When I was about 5 I used to beleive the cracks in the sidewalks were cuts, so I would put all the bandaids I could find on them so they could heal.
I used to think that signs which said "To Let" actually said Toilet, but the letter "I" was missing.
I used to believe there was a man who sat in a room surrounded by light switches and when it got dark he would turn all of the street lights on one by one.
As a child, I had some very strange ideas about the world, traffic crossing poles in particular. You know how when you want to cross the street, you press the button on the pole, right? My mom always told me that pressing it multiple times wouldn't make it go faster, but still I saw people doing so every day. So, I came to the conclusion that somewhere there was a big office that tracked every time each individual traffic crossing button was pressed, and produce a 'beep' noise. I thought to myself, "Gee, what a boring job," so I often pressed it to the beat of a catchy tune, so that it would 'beep' the same tune to the office workers and make their day more interesting.
I used to believe that a topless bar was like a bar which has no roof on it.
I used to think that the Bookmakers made books but could not understand why there were so many of them and they all seemed to have stained glass windows of horses.
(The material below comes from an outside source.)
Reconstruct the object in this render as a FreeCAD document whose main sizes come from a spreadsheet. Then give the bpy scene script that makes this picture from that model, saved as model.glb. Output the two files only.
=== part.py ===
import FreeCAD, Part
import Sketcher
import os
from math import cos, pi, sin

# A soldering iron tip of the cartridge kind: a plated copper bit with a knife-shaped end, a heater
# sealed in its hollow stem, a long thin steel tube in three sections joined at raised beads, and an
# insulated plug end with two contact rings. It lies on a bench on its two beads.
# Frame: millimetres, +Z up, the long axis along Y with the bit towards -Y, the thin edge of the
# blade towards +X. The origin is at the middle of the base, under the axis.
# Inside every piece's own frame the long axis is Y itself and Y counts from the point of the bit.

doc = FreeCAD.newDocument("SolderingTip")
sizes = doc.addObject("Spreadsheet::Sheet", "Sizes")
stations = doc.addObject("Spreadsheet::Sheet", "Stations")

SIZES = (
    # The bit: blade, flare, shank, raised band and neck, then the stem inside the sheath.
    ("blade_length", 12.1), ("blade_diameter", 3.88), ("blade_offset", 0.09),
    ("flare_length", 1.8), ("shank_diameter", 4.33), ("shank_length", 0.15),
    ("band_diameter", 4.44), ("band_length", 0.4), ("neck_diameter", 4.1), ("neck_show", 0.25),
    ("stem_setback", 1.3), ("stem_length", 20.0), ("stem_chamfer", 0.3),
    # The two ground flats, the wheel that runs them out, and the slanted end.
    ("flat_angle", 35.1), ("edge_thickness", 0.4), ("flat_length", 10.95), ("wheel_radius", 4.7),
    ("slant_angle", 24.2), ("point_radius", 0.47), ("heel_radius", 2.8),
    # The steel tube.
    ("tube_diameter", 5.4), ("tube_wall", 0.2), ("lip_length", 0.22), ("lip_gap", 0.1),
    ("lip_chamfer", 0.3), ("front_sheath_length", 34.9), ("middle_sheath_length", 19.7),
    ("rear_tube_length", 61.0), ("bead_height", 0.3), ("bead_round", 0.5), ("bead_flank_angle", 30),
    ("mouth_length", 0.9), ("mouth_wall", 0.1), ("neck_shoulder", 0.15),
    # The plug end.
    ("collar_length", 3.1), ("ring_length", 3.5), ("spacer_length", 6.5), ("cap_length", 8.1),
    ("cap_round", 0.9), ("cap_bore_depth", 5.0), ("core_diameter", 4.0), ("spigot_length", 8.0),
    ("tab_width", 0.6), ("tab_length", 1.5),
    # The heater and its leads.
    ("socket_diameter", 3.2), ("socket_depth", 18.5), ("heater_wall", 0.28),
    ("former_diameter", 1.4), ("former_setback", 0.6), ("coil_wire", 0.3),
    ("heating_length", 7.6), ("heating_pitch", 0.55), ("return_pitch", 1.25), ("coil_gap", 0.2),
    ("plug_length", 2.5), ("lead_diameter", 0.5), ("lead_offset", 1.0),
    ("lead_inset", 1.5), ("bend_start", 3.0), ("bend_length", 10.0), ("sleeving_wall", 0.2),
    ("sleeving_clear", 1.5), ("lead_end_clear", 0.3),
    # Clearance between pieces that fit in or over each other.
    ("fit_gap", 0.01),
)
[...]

I was 18 before I found out it was a betting agents and that Scotland wasn't some great Literary Capital of the world.
My brother used to believe that the handicapped parking spaces were spots that you could squat to go to the bathroom if you couldn't hold it long enough to get into the building. He thought the handicapped symbol looked like a person on a toilet.
When I was younger I used to believe that the sparkly sidewalks, instead of having something added to the concrete to make them sparkly, was actually millions of tiny ant paparazzi. I would hide my face as I walked over it.
I used to believe that the reason I had to hold my Mom's hand while crossing the street was that so if my Mom got hit by a car, she could drag me down under the car, too. I was a strange child.
As a small child I saw turf on the back of a truck going down the road. I asked my dad what it was and he told me that rich people sent their grass away to be mowed and the turf on the truck was the grass being taken back to their mansions! I believed this until I was about 12 when I asked a wealthy friend whether they did this...
Approximately from 3rd to 4th grade, I suspected some sort of secret society existed in the area where I lived. I gradually began to notice that large groups of people, such as in a restaurant or crowded streets, they would occasionally signal each other.
If you were in such a crowd long enough, you might hear a tiny electronic *beep*, sometimes it might a double *beep-beep*. A few minutes later, a beep answers from somewhere else. These little beeps are hard to localize so you can't really tell who its coming from. This signaling would slowing build up, then fade away. I didn't think they were exchanging information, more of a "I'm here, too" reassurance to each other.
I couldn't figure out who these people were or what their organization was about; the groups of people that signaled each other seemed random and there were no other clues i could discern.
Later I realized it was digital watches beeping on the hour.